Patricia Feeney. Les différentes enquêtes du panel d’experts de l’ONU sur l’exploitation illégale des ressources naturelles en RDC démontrent que certaines entreprises occidentales ont vraisemblablement prolongé la durée du conflit en fournissant des armes aux factions rebelles. Ainsi, la justice belge enquête sur la COGECOM, qui aurait blanchi via ses comptes bancaires plusieurs millions de dollars tirés du commerce du coltan et destinés au RCD-Goma (principal mouvement rebelle congolais soutenu par le Rwanda). Une autre instruction porte sur des achats d’armement effectués en Ukraine et en République tchèque par l’intermédiaire de la banque belge Belgolaise (1). Cela dit, hormis quelques procédures sporadiques lancées en Belgique, les pays de l’OCDE rechignent à pointer les responsabilités de leurs entreprises citées par les experts onusiens. Cette inaction laisse aux sociétés les coudées franches pour continuer à travailler en RDC.
Dans quelles conditions ?
Patricia Feeney. Par exemple, les contrats miniers conclus pendant la guerre par le gouvernement de Kinshasa pour financer ses troupes n’ont pas encore été révisés, en dépit des recommandations du panel et bien qu’ils soient parfaitement contraires aux besoins de la population congolaise. Le gouvernement de transition devrait s’y atteler. Mais cela prend du temps. Certaines entreprises, notamment celles qui ont enfreint les principes directeurs de l’OCDE (2), en profitent. Dans le cadre des joint-ventures créés avec les sociétés d’État congolaises (la MIBA, pour le diamant ou la GECAMINES pour le cuivre et le cobalt - NDLR), elles réclament désormais des royalties pouvant atteindre 80 % des bénéfices tirés de l’extraction des minerais, soit plus encore que pendant la guerre.

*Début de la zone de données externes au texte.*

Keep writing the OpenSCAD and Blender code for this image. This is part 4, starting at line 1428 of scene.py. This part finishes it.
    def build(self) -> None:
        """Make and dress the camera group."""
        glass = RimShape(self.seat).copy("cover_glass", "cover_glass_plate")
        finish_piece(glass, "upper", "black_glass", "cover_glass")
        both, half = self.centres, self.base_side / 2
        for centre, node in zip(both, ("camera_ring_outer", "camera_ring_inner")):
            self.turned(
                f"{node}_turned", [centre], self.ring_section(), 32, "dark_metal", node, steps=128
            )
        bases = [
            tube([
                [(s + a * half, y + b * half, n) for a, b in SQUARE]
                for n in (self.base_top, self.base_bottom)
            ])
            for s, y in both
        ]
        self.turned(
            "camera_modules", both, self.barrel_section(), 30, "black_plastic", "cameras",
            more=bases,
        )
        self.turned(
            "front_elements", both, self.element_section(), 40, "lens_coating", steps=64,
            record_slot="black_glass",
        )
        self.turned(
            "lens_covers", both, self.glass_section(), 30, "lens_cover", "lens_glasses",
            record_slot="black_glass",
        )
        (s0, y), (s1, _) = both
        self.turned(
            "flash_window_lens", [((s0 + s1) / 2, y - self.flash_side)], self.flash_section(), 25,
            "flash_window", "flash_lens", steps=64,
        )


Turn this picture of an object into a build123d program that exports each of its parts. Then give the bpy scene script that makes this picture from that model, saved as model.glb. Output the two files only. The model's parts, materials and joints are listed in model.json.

Depuis la fin des hostilités et l’arrivée du gouvernement de réconciliation en juillet 2003, les réseaux économico-militaro-étatiques ont-ils perduré ?
Patricia Feeney. C’est le problème. La plupart des ONG qui travaillent sur la RDC ont souligné que si la communauté internationale ne s’attaquait pas à ces élites mafieuses, le pays continuerait à être instable et fragile. Mais les gouvernements occidentaux hésitent à utiliser les procédures prévues dans le cadre des Points de contact nationaux (PCN) pour contrôler l’activité des firmes. Ces structures, dont certaines sont tripartites (gouvernement, salarié, entreprises), doivent mettre en ouvre les principes directeurs de l’OCDE. En cas de violation de ceux-ci, une des parties peut soumettre le cas aux PCN qui peuvent décider d’ouvrir une enquête. Mais la plupart du temps, il ne se passe rien. L’ONG que je préside va publier un rapport critiquant cette inaction. Nous avons choisi une quarantaine d’entreprises établies dans un pays de l’OCDE et épinglées dans les rapports onusiens. Nous comparons les réponses publiques apportées pour résoudre ces différents cas, mais aussi la défense des firmes incriminées.
Vous y critiquez aussi le travail du panel.
Patricia Feeney. Dans son rapport final rendu fin 2003, celui-ci a minimisé l’impact des sociétés occidentales, dont beaucoup ont été classées dans la catégorie " cas résolu " (comme par exemple la banque Belgolaise), sans préciser pourquoi. Et la frontière qu’il établit entre les comportements acceptables et ceux qui sont répréhensibles reste floue. Or il est temps d’en tracer une, sauf à continuer de cautionner les agissements des acteurs économiques violant les droits de l’homme, en RDC, ou ailleurs.
Propos recueillis par Emmanuel Chicon
[Le rapport de RAID sera rendu public le 30 juin. Un résumé (en anglais) est accessible sur http://www.oecdwatch.org]
(1) Début juin, un juge d’instruction bruxellois a inculpé pour blanchiment plusieurs employés de cette banque, dont le président du conseil d’administration Marc-Yves Blanpain, et Jean-Charles Otoko, un proche du président congolais Joseph Kabila.
(2) Seules réglementations internationales adoptées en 1999 qui encadrent sur la base du volontariat les activités des entreprises. Leur application repose sur les gouvernements.